Tropic Sprockets by Ian Brockway
The Invisible Woman
Ralph Fiennes, the man that can do classics as well as pop blockbusters, offers a fine performance and has a graceful hand on the camera in his direction of "The Invisible Woman". The new biopic written by Abi Morgan (The Iron Lady) is about the romantic tangles of Charles Dickens.
High school teachers take caution here: this is Dickens unchained.
At the start, a sable stitched school teacher, Nelly (Felicity Jones) marches under a slate gray sky along a desolate beach. She seems possessed by a heavy and crushing guilt.
She is shouldered with the task of presenting a school play, The Frozen Deep, that she herself appeared in many years ago.
While giving numerous directions, the older Nelly is transported backward to when she was a young girl meeting the prolific, vain and self absorbed Dickens.
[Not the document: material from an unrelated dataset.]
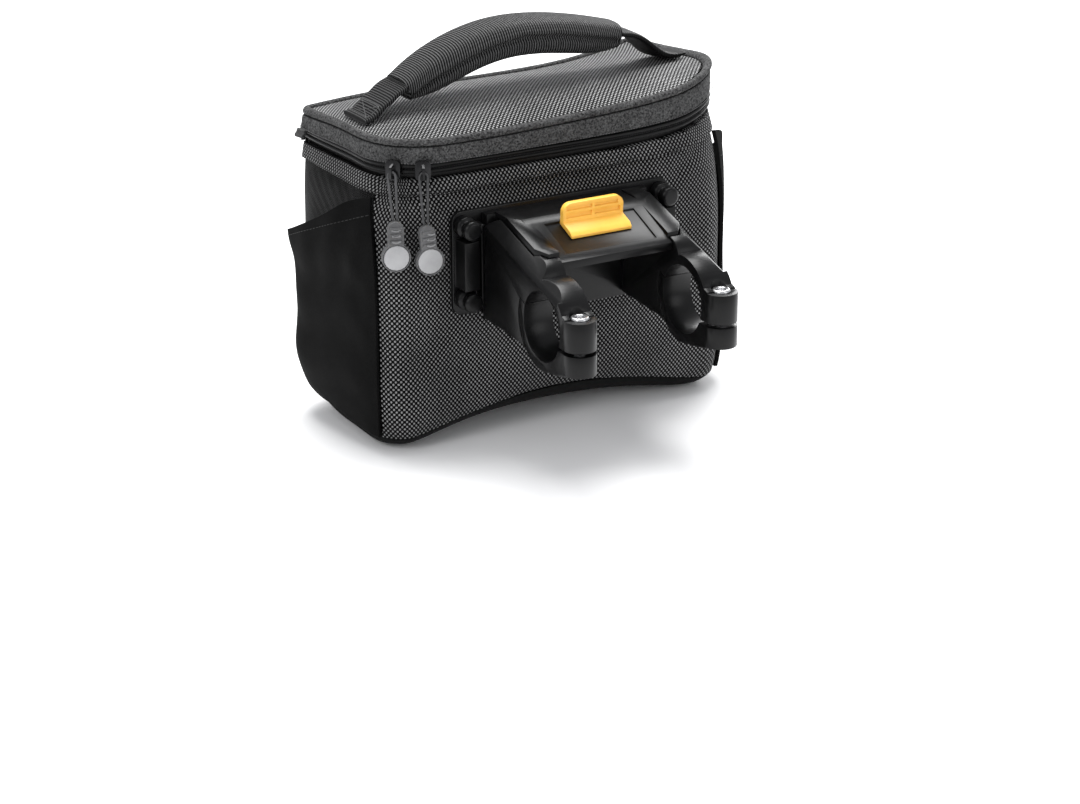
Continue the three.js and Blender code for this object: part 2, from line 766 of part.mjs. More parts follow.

The famed author is indeed the life of the party. He is surrounded by female coteries of all ages. He drinks and slurps the bubbly, trading barbs while his round and plain wife Catherine (Joanna Scanlan) looks glum and morose ---a pin cushion over-pierced and cast aside.
Old Dickens is always on the move, rambling about to this opening and that reception and the nubile Nelly Ternan always turns up, peering around the corridor.
Nothing untoward happens straightaway, and at first this might seem a forgivable, platonic Wonderland ala Charles Dodgson with a young Alice, (merely a few shy looks are exchanged ) until a charitable benefit puts them into orbit. Close proximity, shared stories and some warm breath on the neck is all it takes.
Dickens confesses, then the thick of it begins.
People begin to talk.
Driven to distraction, Dickens makes a conscious choice to take Nelly for his mistress. Nelly tries to withdraw, but to no avail. In one scene, Catherine Dickens takes a mistakenly delivered love gift of a beaded red bracelet to Nelly. The bracelet resembles a panther's tongue, red and dripping in lust. Perhaps Mrs. Dickens gives it to Nelly as a weapon, an awareness of love as war. She lastly gives her rival a word of warning: watch out--- you will always be second to Dickens' adoring fans.
In such moments, the sluggish Mrs. Dickens preserves her honor.
Events boil and bubble over still more when Dickens has the unconscionable audacity to publish his intention in the paper with Mrs. Dickens destroyed and beside herself.
The tension and success of "The Invisible Woman" is mostly due to Ralph Fiennes who shows us both a likable and a thoroughly unlikeable man with neither aspect going over the top.
In one fade in, we see the dark face of Charles Dickens appear to cover the sky as a glowering Overlord. He's prepared to let nothing obstruct his way. After all, Dickens partitioned off his wife's room in a later segment, essentially walling her in alive.
What a guy.
Also a highlight is the appearance of Tom Hollander as Dickens' ally Wilkie Collins, who is beady-eyed and damp under his beard, a subtly unsavory character and a willing enabler in Dickens' sexist game of love without consequences.
Most of the tossing and turning (with much of it being fevered exhalations) is still debated as fiction. Many say that Nelly Ternan was only a friend and associate.
No matter which side you happen to fall however, with "The Invisible Woman", Ralph Fiennes has directed a capable bodice ripper, ( while still omitting the bodice ) in the style of a sweeping Merchant Ivory production.